Test with audience: Show drafts to representative viewers. What's obvious to you may confuse others.

Version and save source code: Save visualization code, not just images. Reproducibility requires the ability to regenerate plots with updated data.

Know when to use 3D: Almost never. 3D charts look impressive but make reading values nearly impossible. Flat projections usually communicate better.

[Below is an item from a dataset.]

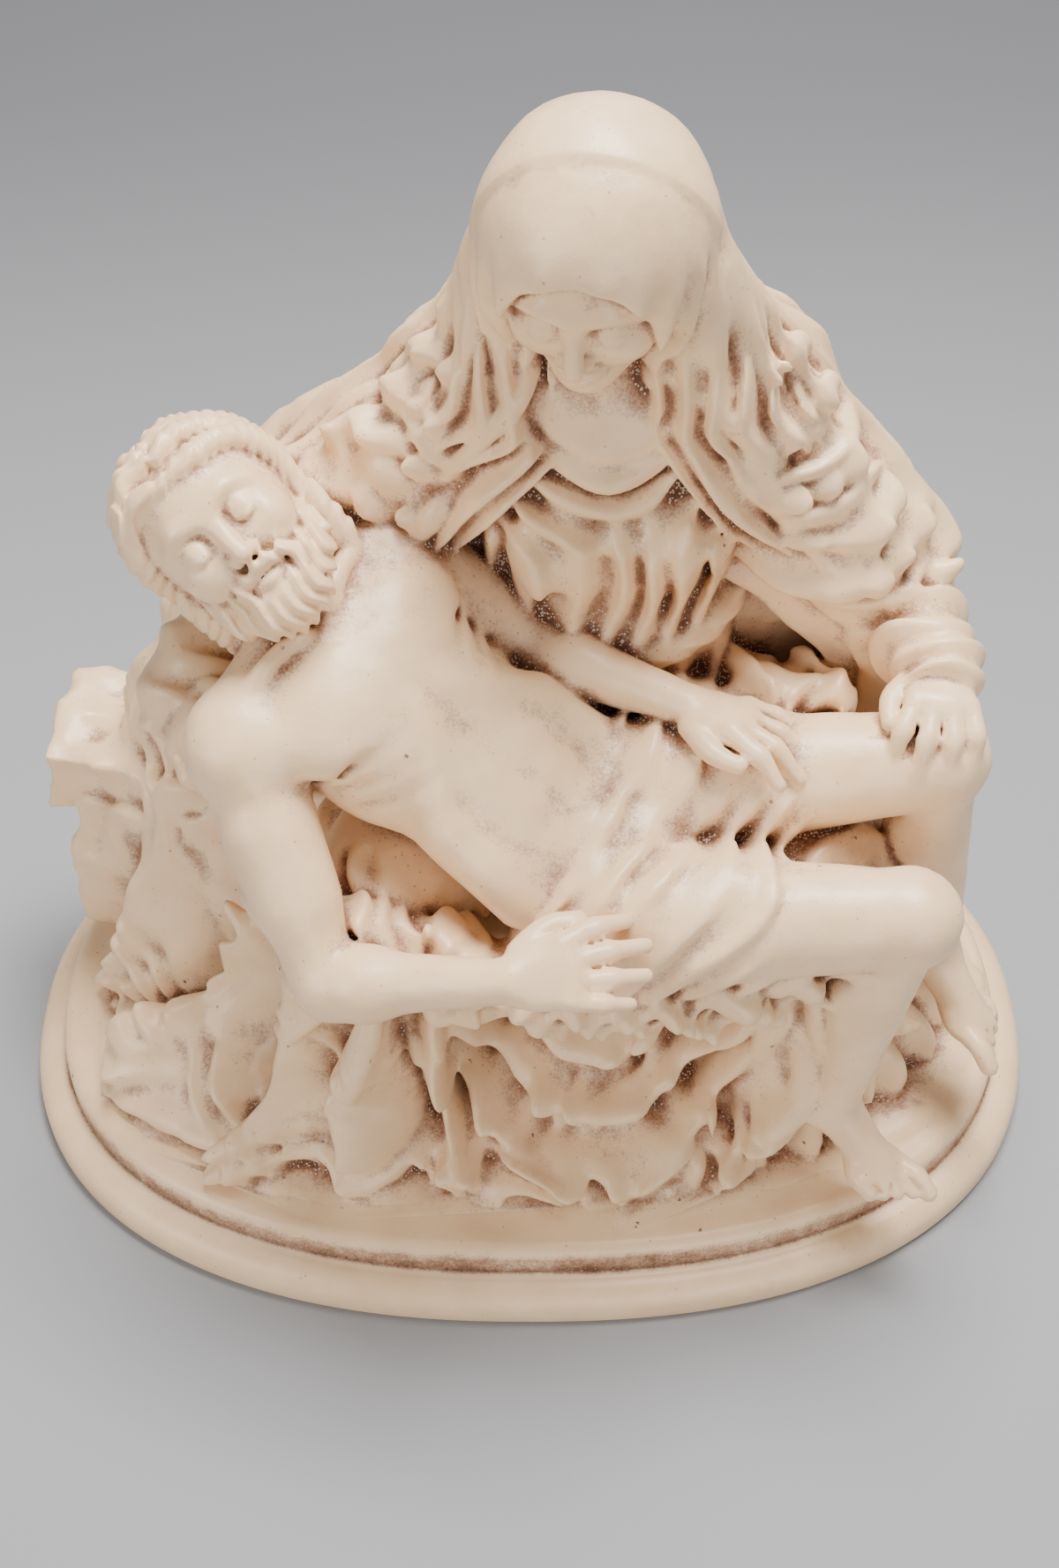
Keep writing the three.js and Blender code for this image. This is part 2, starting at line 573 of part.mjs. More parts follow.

Quick Reference: Visualization Selection Guide

Data Structure	Question Type	Best Visualization	Library Recommendation
One numerical	Distribution shape	Histogram, Box plot	Matplotlib, Seaborn
One categorical	Category counts	Bar chart, Pie chart	Matplotlib, Seaborn
Two numerical	Relationship strength	Scatter plot, Regression plot	Matplotlib, Seaborn
Two numerical (time)	Trend over time	Line plot	Matplotlib
Numerical + Categorical	Distribution by group	Box plot, Violin plot	Seaborn
Many numerical	Correlations	Heatmap, Pair plot	Seaborn
Actual vs Predicted	Model accuracy	Scatter plot, Residual plot	Matplotlib
Classification errors	Confusion patterns	Confusion matrix heatmap	Seaborn
Training progress	Overfitting detection	Learning curves	Matplotlib

Summary & Next Steps

Key accomplishments: You've learned why visualization is fundamental to ML success, understood how to choose appropriate chart types for different data structures and questions, recognized common visualization pitfalls and solutions, and connected effective visualization practices to model development and communication.

Critical insights:

See before you model: Visualization prevents costly modeling mistakes by revealing data issues early
Match chart to question: Different analytical questions require different visualization types
Clarity over complexity: Simple, well-labeled plots communicate better than elaborate designs
Iterate visually: Create dozens of exploratory plots to understand data deeply

Connections to previous topics:

Data Foundations: Visualization reveals the data quality issues identified in data pipelines
Statistics: Distributions, correlations, and statistical tests become concrete through visualization
Pandas: DataFrames integrate seamlessly with visualization libraries for rapid exploration

External resources:

Matplotlib Official Documentation - comprehensive reference and tutorials
Seaborn Gallery - visual examples of all plot types
The Data Visualisation Catalogue - guide to choosing chart types
ColorBrewer - colorblind-safe palette generator

Remember: Data visualization isn't about making pretty pictures—it's about seeing patterns that guide better decisions. Master visualization, and you'll build better models because you'll understand your data deeply.